Court File and Parties
Court File No.: 13-3897 Newmarket Date: 15 July 2014 Ontario Court of Justice
Between: Her Majesty the Queen — and — Adrian Mohamed
Ruling on Application to Cross-Examine Affiant
Counsel: Ms. Frances Monardo for the Crown Mr. Peter Lam for Mr. Mohamed
KENKEL J.:
Introduction
[1] The accused is charged with marijuana production and possession of marijuana for the purpose of trafficking. The trial commenced with a defence application for leave to cross-examine the affiant on the search warrant.
[2] To challenge the sub-facial validity of the warrant, the defence wishes to cross-examine the affiant on the following points:
- The specifics of the observations made on April 19, 22, 24 2013
- The tip from CHS (Confidential Human Source)
- The significance of the Hydro readings
- The significance of the FLIR observations
- The absence of confirming observations on the day of the arrest May 3, 2013
[3] In support of this application, the defence relies upon the Information to Obtain (ITO). No extrinsic contradictory evidence has been tendered.
Leave to Cross-Examine
[4] The defence bears the burden in this application to show that there is a reasonable likelihood that cross-examination will elicit testimony of a probative value to the issue for consideration. That issue is strictly focused – whether there is any basis on which an issuing justice could have been satisfied there were reasonable grounds to issue the warrant. See: R. v. Pires 2009 SCC at paras. 35, 40.
[5] If the proposed questioning falls within that narrow scope, then the applicant need not demonstrate that cross-examination will be successful in discrediting one or more of the statutory preconditions. A reasonable likelihood that it will assist the court in determining a material issue is all that's required. Pires at para. 30-31, 40.

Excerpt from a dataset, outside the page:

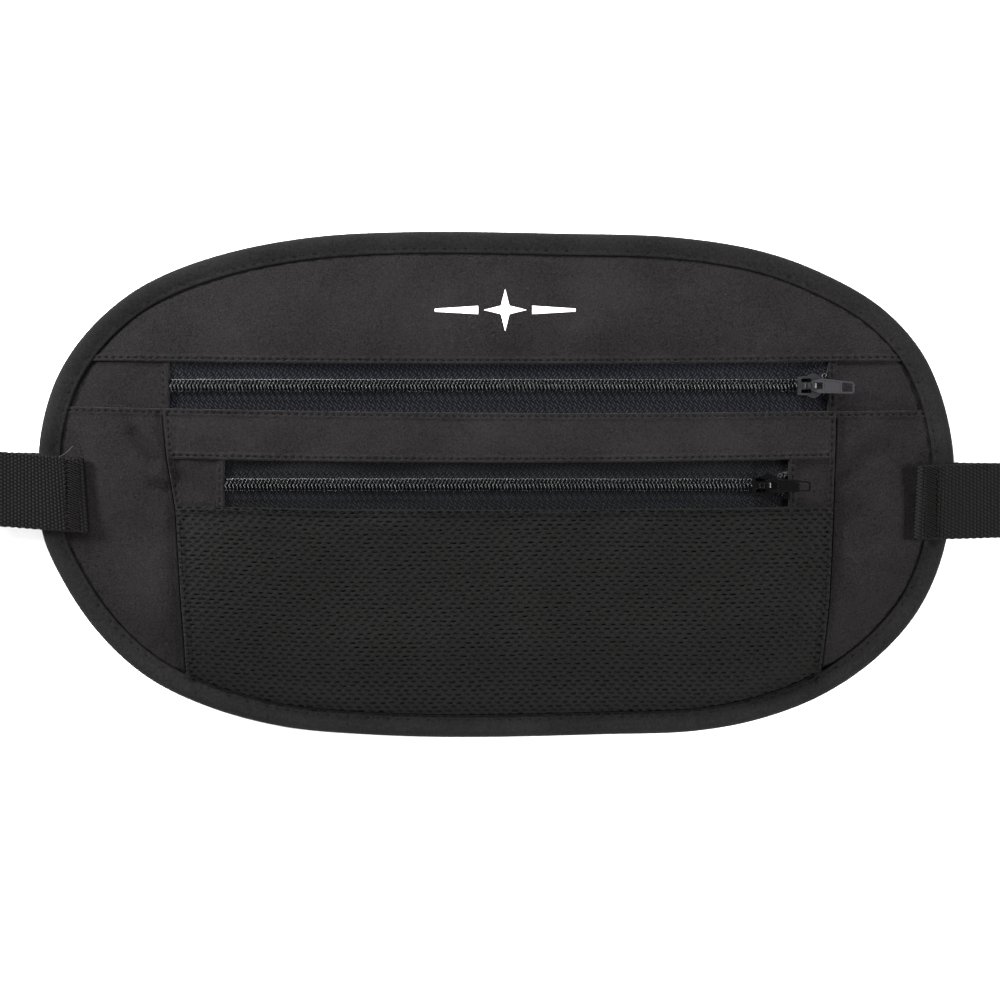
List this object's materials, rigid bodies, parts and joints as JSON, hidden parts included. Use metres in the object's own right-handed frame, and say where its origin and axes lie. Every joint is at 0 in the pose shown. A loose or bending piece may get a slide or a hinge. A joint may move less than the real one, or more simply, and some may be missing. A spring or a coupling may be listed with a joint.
{
  "type": "money belt",
  "caption": "Slim oval zipped waist pouch with a front patch pocket, bound edge and adjustable webbing strap closed by a side-release buckle.",
  "frame": {"origin": "on the table under the middle of the whole belt as it lies on its back with the strap clasped and folded flat behind it", "axes": "+X along the belt's width to the wearer's left, +Y to the pouch's top edge, +Z out of the pouch's front"},
  "size_m": [0.568, 0.1693, 0.0194],
  "materials": {
    "cloth": "plain woven polyester, matte, charcoal",
    "foam": "thin spacer foam",
    "mesh": "knitted mesh with brick dashes, matte black",
    "binding": "smooth folded tape",
    "tape": "herringbone zip tape, navy black",
    "coil": "nylon monofilament, slight sheen",
    "grey_metal": "semi-gloss mid grey paint",
    "black_metal": "gloss black paint",
    "webbing": "ribbed polypropylene webbing, brown black",
    "thread": "black polyester thread",
    "plastic": "moulded acetal, fine grain"
  },
  "bodies": {
    "root": {"top_panel": "cloth", "front_panel": "cloth", "upper_tab_left": "cloth", "upper_tab_right": "cloth", "back_panel": "cloth", "main_lining": "cloth", "pocket_band": "cloth", "lower_tab_left": "cloth", "lower_tab_right": "cloth", "back_padding": "foam", "mesh_panel": "mesh", "edge_binding": "binding", "upper_tape_top": "tape", "lower_tape_top": "tape", "upper_coil_top": "coil", "lower_coil_top": "coil", "strap_left": "webbing", "strap_right": "webbing", "strap_feed": "webbing", "strap_tail": "webbing", "bartack_left": "thread", "bartack_right": "thread", "buckle_female": "plastic"},
    "upper_slider": {"upper_slider": "grey_metal"},
    "upper_pull": {"upper_pull": "grey_metal"},
    "upper_lip": {"upper_tape_bottom": "tape", "upper_coil_bottom": "coil"},
    "lower_slider": {"lower_slider": "black_metal"},
    "lower_pull": {"lower_pull": "black_metal"},
    "lower_lip": {"lower_tape_bottom": "tape", "lower_coil_bottom": "coil"},
    "buckle_male": {"buckle_male": "plastic"},
    "prong_top": {"buckle_prong_top": "plastic"},
    "prong_bottom": {"buckle_prong_bottom": "plastic"},
    "strap_keeper": {"strap_keeper": "plastic"}
  },
  "joints": [
    {"name": "upper_zip_slide", "type": "slide", "parent": "root", "child": "upper_slider", "axis": [-1, 0, 0], "range_m": [0, 0.208], "deforming": ["upper_coil_top", "upper_coil_bottom", "upper_tape_top", "upper_tape_bottom"]},
    {"name": "upper_pull_tilt", "type": "hinge", "parent": "upper_slider", "child": "upper_pull", "pos_m": [0.105, 0.03235, 0.01275], "axis": [0, -1, 0], "range_deg": [0, 170]},
    {"name": "upper_mouth_open", "type": "slide", "parent": "root", "child": "upper_lip", "axis": [0, -1, 0], "range_m": [0, 0.006]},
    {"name": "lower_zip_slide", "type": "slide", "parent": "root", "child": "lower_slider", "axis": [-1, 0, 0], "range_m": [0, 0.174], "deforming": ["lower_coil_top", "lower_coil_bottom", "lower_tape_top", "lower_tape_bottom"]},
    {"name": "lower_pull_tilt", "type": "hinge", "parent": "lower_slider", "child": "lower_pull", "pos_m": [0.0895, -0.0008, 0.01825], "axis": [0, -1, 0], "range_deg": [0, 170]},
    {"name": "lower_mouth_open", "type": "slide", "parent": "root", "child": "lower_lip", "axis": [0, -1, 0], "range_m": [0, 0.006]},
    {"name": "buckle_release", "type": "slide", "parent": "root", "child": "buckle_male", "axis": [-1, 0, 0], "range_m": [0, 0.022], "deforming": ["strap_feed", "strap_tail", "buckle_prong_top", "buckle_prong_bottom"]},
    {"name": "buckle_squeeze_top", "type": "hinge", "parent": "buckle_male", "child": "prong_top", "pos_m": [-0.209, 0.0095, 0.0064], "axis": [0, 0, -1], "range_deg": [0, 9], "stiffness_Nm_per_rad": 0.1},
    {"name": "buckle_squeeze_bottom", "type": "hinge", "parent": "buckle_male", "child": "prong_bottom", "pos_m": [-0.209, -0.0103, 0.0064], "axis": [0, 0, -1], "range_deg": [-9, 0], "stiffness_Nm_per_rad": 0.1},
    {"name": "keeper_slide", "type": "slide", "parent": "buckle_male", "child": "strap_keeper", "axis": [-1, 0, 0], "range_m": [-0.004, 0.004]}
  ],
  "couplings": [
    {"joint": "upper_mouth_open", "follows": "upper_zip_slide", "ratio": 0.0288},
    {"joint": "lower_mouth_open", "follows": "lower_zip_slide", "ratio": 0.0344},
    {"joint": "buckle_squeeze_bottom", "follows": "buckle_squeeze_top", "ratio": -1}
  ]
}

[6] Although the likely effect of cross-examination must be assessed in light of the affidavit as a whole, the threshold question of whether cross-examination should be allowed is separate from the ultimate question of whether the warrant is valid. The court cannot deny leave on the basis that the remainder of the ITO may support the warrant. The focus is on the effect of the proposed cross-examination, and whether there is a reasonable likelihood that it will undermine the basis of the warrant. Pires at para. 69.

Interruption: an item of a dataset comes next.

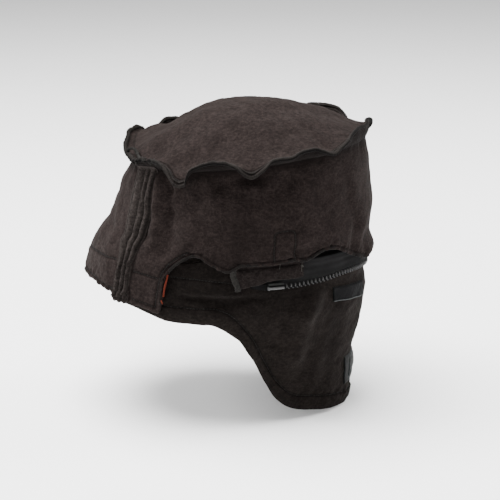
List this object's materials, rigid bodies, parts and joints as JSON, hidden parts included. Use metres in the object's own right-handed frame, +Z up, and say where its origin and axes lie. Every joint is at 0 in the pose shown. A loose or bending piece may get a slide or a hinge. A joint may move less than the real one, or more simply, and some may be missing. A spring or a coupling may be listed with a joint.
{
  "type": "helmet liner",
  "caption": "Fleece winter liner worn under a helmet: domed crown with a wavy overlocked flange, cloth wall with ear arches, long zip and a neck flap below it.",
  "frame": {"origin": "inside of the top of the crown, where the top of the head sits", "axes": "+Z up, the forehead toward -Y, the nape toward +Y, the wearer's left toward +X"},
  "size_m": [0.1765, 0.2129, 0.227],
  "materials": {
    "fleece": "matte napped fleece",
    "flap_fleece": "matte napped fleece",
    "overlock_thread": "matte sewing thread",
    "zip_tape": "woven tape",
    "zip_teeth": "satin moulded plastic",
    "patch_cloth": "smooth woven cloth",
    "orange_tape": "woven tape"
  },
  "bodies": {
    "root": {"crown": "fleece", "crown_flange": "fleece", "crown_edge": "overlock_thread", "front_panel": "fleece", "side_back_wall": "fleece", "wall_edge": "overlock_thread", "left_front_seam": "overlock_thread", "right_front_seam": "overlock_thread", "front_facing": "flap_fleece", "zipper_facing_left": "flap_fleece", "zipper_facing_right": "flap_fleece", "zipper_tape": "zip_tape", "zipper_teeth": "zip_teeth", "zipper_end_left": "zip_teeth", "zipper_end_right": "zip_teeth", "neck_flap": "flap_fleece", "nape_patch_left": "patch_cloth", "nape_patch_right": "patch_cloth", "nape_label": "patch_cloth", "side_tag": "orange_tape"}
  },
  "joints": []
}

The Proposed Questions and Reasonable Likelihood
[7] The specifics of the observations in April are set out in the ITO. The defence submits that further questions such as where the officer was standing, what was the time of day would produce details relevant to the issue before the court and the defence also wishes to challenge the officer's experience in relation to observations such as the smell of marijuana.
[8] The affiant includes in the ITO the specifics mentioned by the defence – date, time and location of observation. The officer doesn't specifically state his ability to recognize the smell of vegetative marijuana but he does mention that he was assigned to the marijuana grow operation team 6 years ago and has attended at over 180 grow operations since.
[9] As for the tip from a confidential human source the Affiant explicitly placed no weight on that tip other than to explain the starting point for the investigation.
[10] The affiant explains the inference he drew from the pattern in the Hydro readings. The defence wishes to challenge his expertise in that regard and suggest alternate scenarios that might also lead to the same pattern. The Affiant did not claim any expertise in the ITO. The inference the affiant drew in relation to a pattern of consumption at the exact same level every day at the exact same times as being consistent with timers as used in grow operations is explained. It was one point among many in the investigation that led to the affiant's belief. The possibility of other explanations for the same pattern would not affect the affiant's inference in the ITO.
[11] The FLIR observation along with a photo showing "thermal anomalies" on one side of the residence and at the roof vents is set out in the ITO. The purpose of ordering that FLIR audit is set out in the ITO along with the relevance to the officer of the heat observation. I agree with the defence that there is a lack of context as to why the pattern observed of heat coming from the residence roof vents and one side of the house was cited in the ITO as anomalous.
[12] The ITO sets out the circumstances on May 3rd where the police attended and ultimately arrested the accused as he drove away from the location under investigation. The fact that other investigative steps were not undertaken at that time (such as police walking back and forth to detect odours while the accused was in the residence) is already set out in the ITO.
Conclusion
[13] The defence does not assert that the affiant has withheld material facts, failed to identify sources, made conclusory assertions or drawn illogical inferences. There's nothing in the record that shows that the affiant has unfairly presented information or withheld relevant information which he ought to have been aware of.
[14] I find that the defence has not shown a reasonable likelihood that cross-examination on points 1, 2, 3, and 5 would assist the court in determining the material issue. With respect to point 4 the FLIR observation, I find that the defence has shown there's a reasonable likelihood that cross-examination would be relevant to the material issue. I therefore grant leave to the defence to ask questions on that point.